Saturday, August 09, 2008

On the cutting edge

For more than 30 years, P. Sasidharan has been the barber of the Chief Justices and judges of the Kerala high court

By Shevlin Sebastian

Inside barber P. Sasidharan’s shop on Market Road, the following notice is pasted prominently: ‘P. Sasi has done a decent job, so far as cutting my hair is concerned. I have very few, and yet, he could find and give them shape. He is a good and dedicated worker. I wish him well.’ This commendation was written by Jawahar Lal Gupta, former chief justice of the Kerala High Court.

Just below it is another accolade from V. Bhaskaran Nambiar, a former judge: ‘Sasi has been my barber for several years. He is efficient, smart and courteous, and knows his job very well.’

For many regulars, Sasidharan, fondly known as Sasi, has been an institution. He has been cutting hair for the past 38 years at the Premier Saloon, and, among his clients, is the current chief justice of the Kerala high court, H.L. Dattu, several judges, numerous lawyers, senior policemen, Navy personnel, businessmen, and people who live in the area.

On a rainy Wednesday afternoon, he is cutting the hair of Shince C. Peter, 19. Since Shince has asked for the hair to be cut short, Sasi is going ‘snip-snip’ at top speed. He gives the impression he can do this blindly. Shince has been coming to the saloon ever since he was a child.

“My father has been a regular, even before I was born,” he says. Shince’s father, C. Peter, 50, says, “There are two reasons why I go to Sasi. His saloon is near my house and, secondly, he is good at his job.”

Because of his good work and behaviour, some customers do not want to leave him, even if they have left Kochi. Like contractor N.S. Unnikrishnan, who lives in Guruvayoor.

“I have been cutting my hair at Sasi’s shop from the time I was in Class 5,” says the 51-year old. “Over the years Sasi has become like a family friend. And, don’t forget, he is a very good barber!”

So, when Unnikrishnan left Kochi, a few years ago, he could not imagine getting his hair cut by anybody else. So, once every two months, Sasi goes to Guruvayoor to cut Unnikrishnan’s hair.

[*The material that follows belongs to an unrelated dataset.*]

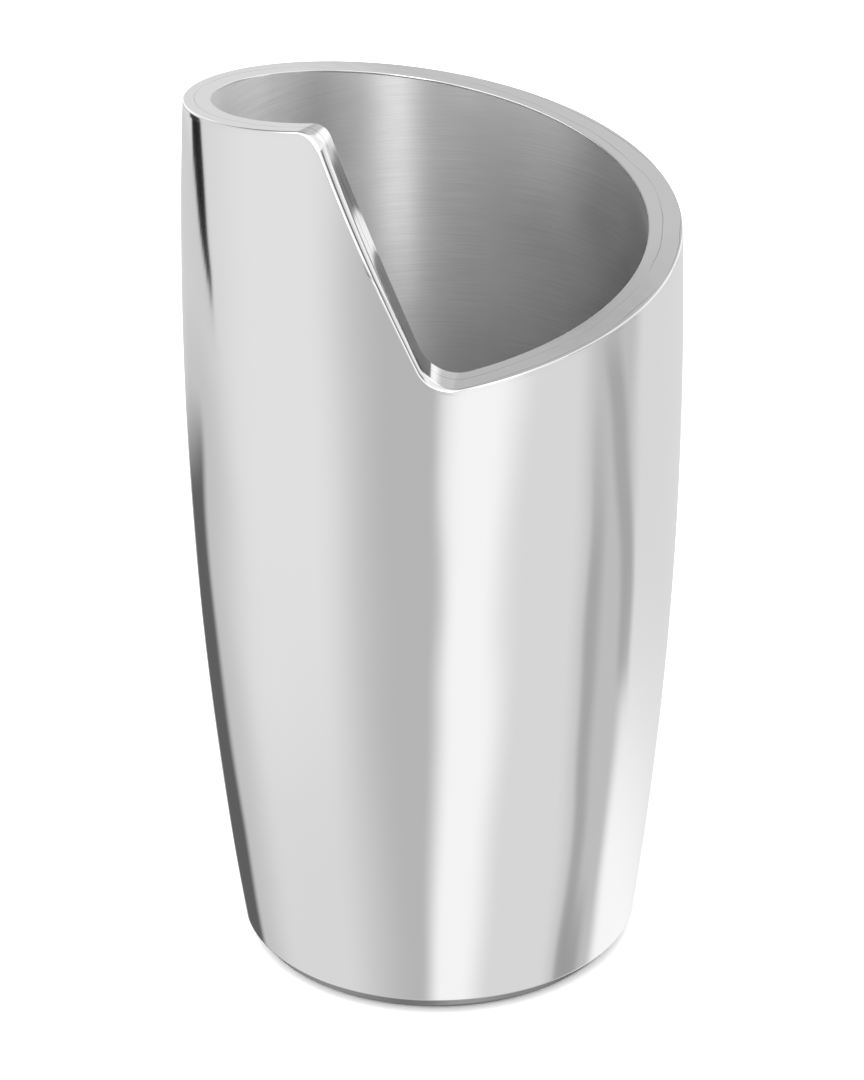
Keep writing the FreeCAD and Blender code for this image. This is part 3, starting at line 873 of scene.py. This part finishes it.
def make_lights():
    """Even white light all round, and one large soft light from the upper left, behind.

    Neither shows in reflections, which are left to the dome.
    """
    world = bpy.data.worlds.new("studio")
    bpy.context.scene.world = world
    world.use_nodes = True
    background = world.node_tree.nodes["Background"]
    background.inputs["Color"].default_value = (1, 1, 1, 1)
    background.inputs["Strength"].default_value = 2.3
    world.cycles_visibility.glossy = False
    key = bpy.data.lights.new("key", "AREA")
    key.shape = "DISK"
    key.size = 1.5
    key.energy = 6
    lamp = bpy.data.objects.new("key", key)
    lamp.location = (-0.9, 0.5, 1.6)
    lamp.rotation_euler = (-Vector(lamp.location)).to_track_quat("-Z", "Y").to_euler()
    lamp.visible_glossy = False
    bpy.context.scene.collection.objects.link(lamp)


# ---- camera ----

# Rounded from a fit of the view to the outline in the reference photograph.
CAMERA_PLACE = Vector((0.0, -1.0087, 0.6319))
CAMERA_PITCH = math.radians(-27.33)
CAMERA_YAW = math.radians(-0.05)
CAMERA_ROLL = math.radians(-0.66)
CAMERA_LENS = 147.9


def make_camera():
    """A long lens, looking down at the mouth, with the slight roll of a hand-levelled camera."""
    forward = Vector((math.sin(CAMERA_YAW) * math.cos(CAMERA_PITCH),
                      math.cos(CAMERA_YAW) * math.cos(CAMERA_PITCH), math.sin(CAMERA_PITCH)))
    right = Vector((math.cos(CAMERA_YAW), -math.sin(CAMERA_YAW), 0))
    up = right.cross(forward)
    turned_right = math.cos(CAMERA_ROLL) * right + math.sin(CAMERA_ROLL) * up
    turned_up = math.cos(CAMERA_ROLL) * up - math.sin(CAMERA_ROLL) * right
    camera_data = bpy.data.cameras.new("camera")
    camera_data.lens = CAMERA_LENS
    camera_data.clip_start = 0.01
    camera = bpy.data.objects.new("camera", camera_data)
    rotation = Matrix((turned_right, turned_up, -forward)).transposed()
    camera.matrix_world = Matrix.Translation(CAMERA_PLACE) @ rotation.to_4x4()
    bpy.context.scene.collection.objects.link(camera)
    bpy.context.scene.camera = camera


# ---- scene ----

bpy.context.scene.view_settings.view_transform = "Standard"
make_camera()
make_lights()
make_floor()
make_dome()

finish_piece(make_outer_shell(), polished_steel(), "outer_shell")
finish_piece(make_rim_band(), rim_steel(), "rim_band")
finish_piece(make_liner_wall(), brushed_steel(), "liner_wall")
finish_piece(make_liner_floor(), turned_floor_steel(), "liner_floor")
finish_piece(make_base_plate(), base_steel_painted_shade(), "base_plate")
finish_piece(make_vent_plug(), plug_rubber(), "vent_plug")
finish_piece(make_non_slip_ring(), ring_rubber(), "non_slip_ring")
finish_piece(make_ring_adhesive(), adhesive(), "ring_adhesive")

Sometimes, because of the mutual affection between barber and client, the latter goes out of his way to help him. So, when Sasi was going through a financial crunch, because of a daughter’s marriage, regular client, George, who has a shop on Broadway, lent him money.

Sasi has faced financial emergencies before. When he was eight years old, his father died, and the family, which was based in Thiruvananthapuram, went through difficult times. He studied only till Class three, because he had no aptitude for education.
“I worked for a while making beedis and later, in a cycle shop,” he says. Just next to the shop, the barber, Manian, was plying his trade. Sometime later, he took on Sasi as an apprentice.

“It took me six months to learn the trade,” he says. “The only way to become skilful is by cutting hair. You have to be unafraid to make mistakes.”

In the beginning, his hands trembled, and Manian used to hit him whenever he cut the hair in the wrong way. Then, he slowly built up his skills.

In 1968, after eight years with Manian, Sasi, who was 20 at that time, moved to Ernakulam for better economic opportunities. He worked in a couple of barber shops, but in 1970, he came across the Premier saloon.

With a loan of Rs 2000 from a watchman, who worked in the high court, Sasi paid off the barber and took over the shop. “I repaid the loan by paying Rs 10 every day to the watchman,” he says.

And, today, he is a barber with a high reputation. So, what do customers want?
“The persistent demand is to keep the hair short, because of the hot climate,” he says. Those who need a short haircut include the police officers and the Navy personnel, who tend to wear caps, while on duty.

Meanwhile, of his three married daughters, one son-in-law works as a barber near Thiruvananthapuram. Asked whether his son-in-law would, one day, work with him, Sasi smiles, and says, “It would never work. I would like to carry on, on my own, as long as my health permits.”